=== Task statement ===
Write out each line in which the string "parts" is present.

=== Recorded data ===
# # #
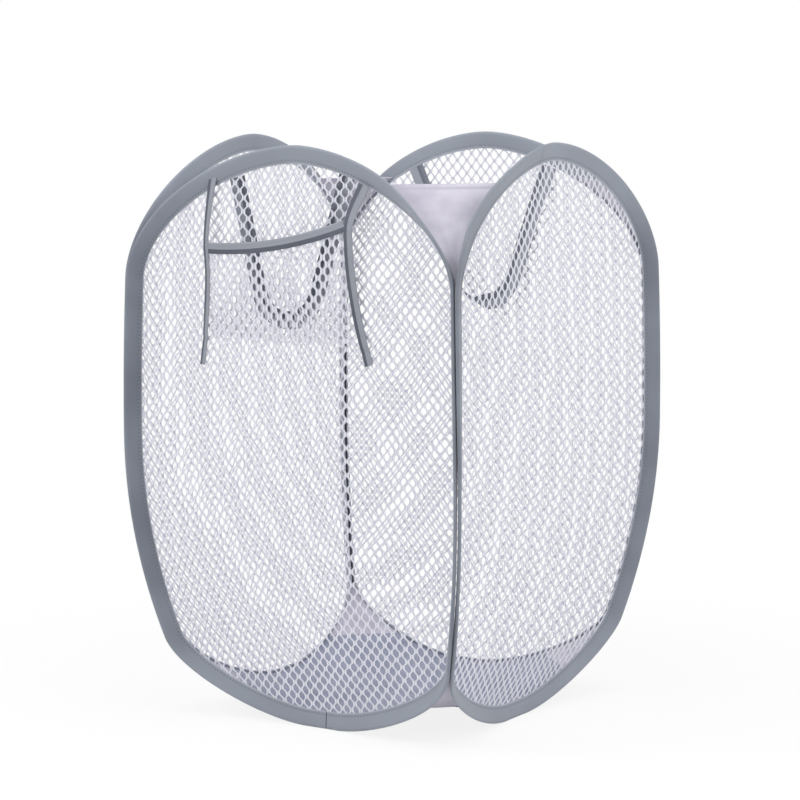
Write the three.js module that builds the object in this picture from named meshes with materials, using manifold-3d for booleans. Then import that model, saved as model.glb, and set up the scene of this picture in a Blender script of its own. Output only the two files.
# # #
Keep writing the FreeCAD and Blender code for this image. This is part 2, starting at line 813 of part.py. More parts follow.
# # #
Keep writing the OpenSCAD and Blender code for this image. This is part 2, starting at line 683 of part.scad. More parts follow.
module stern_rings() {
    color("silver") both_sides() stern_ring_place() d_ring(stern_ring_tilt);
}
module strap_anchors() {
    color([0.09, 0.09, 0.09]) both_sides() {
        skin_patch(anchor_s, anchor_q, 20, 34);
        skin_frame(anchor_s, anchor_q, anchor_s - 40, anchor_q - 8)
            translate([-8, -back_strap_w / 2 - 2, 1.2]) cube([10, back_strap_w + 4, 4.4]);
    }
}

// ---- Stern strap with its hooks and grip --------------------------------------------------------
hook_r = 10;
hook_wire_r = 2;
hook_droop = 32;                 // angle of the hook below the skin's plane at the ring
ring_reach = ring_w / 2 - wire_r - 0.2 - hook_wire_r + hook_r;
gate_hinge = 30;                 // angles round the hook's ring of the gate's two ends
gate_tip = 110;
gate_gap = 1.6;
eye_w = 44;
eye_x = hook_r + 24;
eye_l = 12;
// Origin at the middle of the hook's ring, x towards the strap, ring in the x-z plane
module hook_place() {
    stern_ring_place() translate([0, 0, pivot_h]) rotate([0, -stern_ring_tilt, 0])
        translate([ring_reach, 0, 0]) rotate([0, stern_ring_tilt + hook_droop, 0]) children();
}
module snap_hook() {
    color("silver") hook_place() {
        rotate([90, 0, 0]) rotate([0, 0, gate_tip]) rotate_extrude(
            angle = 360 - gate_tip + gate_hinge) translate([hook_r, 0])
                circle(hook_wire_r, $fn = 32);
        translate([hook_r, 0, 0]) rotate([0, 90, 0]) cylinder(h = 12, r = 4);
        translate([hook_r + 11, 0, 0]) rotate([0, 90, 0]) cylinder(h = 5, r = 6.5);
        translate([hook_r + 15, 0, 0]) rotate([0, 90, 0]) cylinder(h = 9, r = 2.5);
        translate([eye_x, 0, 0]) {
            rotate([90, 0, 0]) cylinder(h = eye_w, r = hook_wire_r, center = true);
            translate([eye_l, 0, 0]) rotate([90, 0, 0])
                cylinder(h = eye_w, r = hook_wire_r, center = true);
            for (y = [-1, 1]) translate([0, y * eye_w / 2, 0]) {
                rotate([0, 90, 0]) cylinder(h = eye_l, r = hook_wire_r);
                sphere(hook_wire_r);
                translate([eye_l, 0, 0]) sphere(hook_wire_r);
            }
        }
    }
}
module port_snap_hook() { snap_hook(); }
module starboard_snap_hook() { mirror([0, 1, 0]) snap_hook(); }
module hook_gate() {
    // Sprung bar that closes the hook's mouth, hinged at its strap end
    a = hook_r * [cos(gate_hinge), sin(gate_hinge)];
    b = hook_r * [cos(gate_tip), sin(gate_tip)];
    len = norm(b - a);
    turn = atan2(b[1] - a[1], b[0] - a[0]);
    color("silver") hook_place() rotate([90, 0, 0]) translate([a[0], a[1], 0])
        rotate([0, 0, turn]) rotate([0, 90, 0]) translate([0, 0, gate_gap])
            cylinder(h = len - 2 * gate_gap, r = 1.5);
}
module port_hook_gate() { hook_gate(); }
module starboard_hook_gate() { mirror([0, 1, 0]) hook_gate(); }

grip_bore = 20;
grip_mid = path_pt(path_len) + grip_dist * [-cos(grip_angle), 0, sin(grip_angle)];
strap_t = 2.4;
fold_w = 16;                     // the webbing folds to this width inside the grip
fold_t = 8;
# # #
=== Result below ===
Keep writing the FreeCAD and Blender code for this image. This is part 2, starting at line 813 of part.py. More parts follow.
Keep writing the OpenSCAD and Blender code for this image. This is part 2, starting at line 683 of part.scad. More parts follow.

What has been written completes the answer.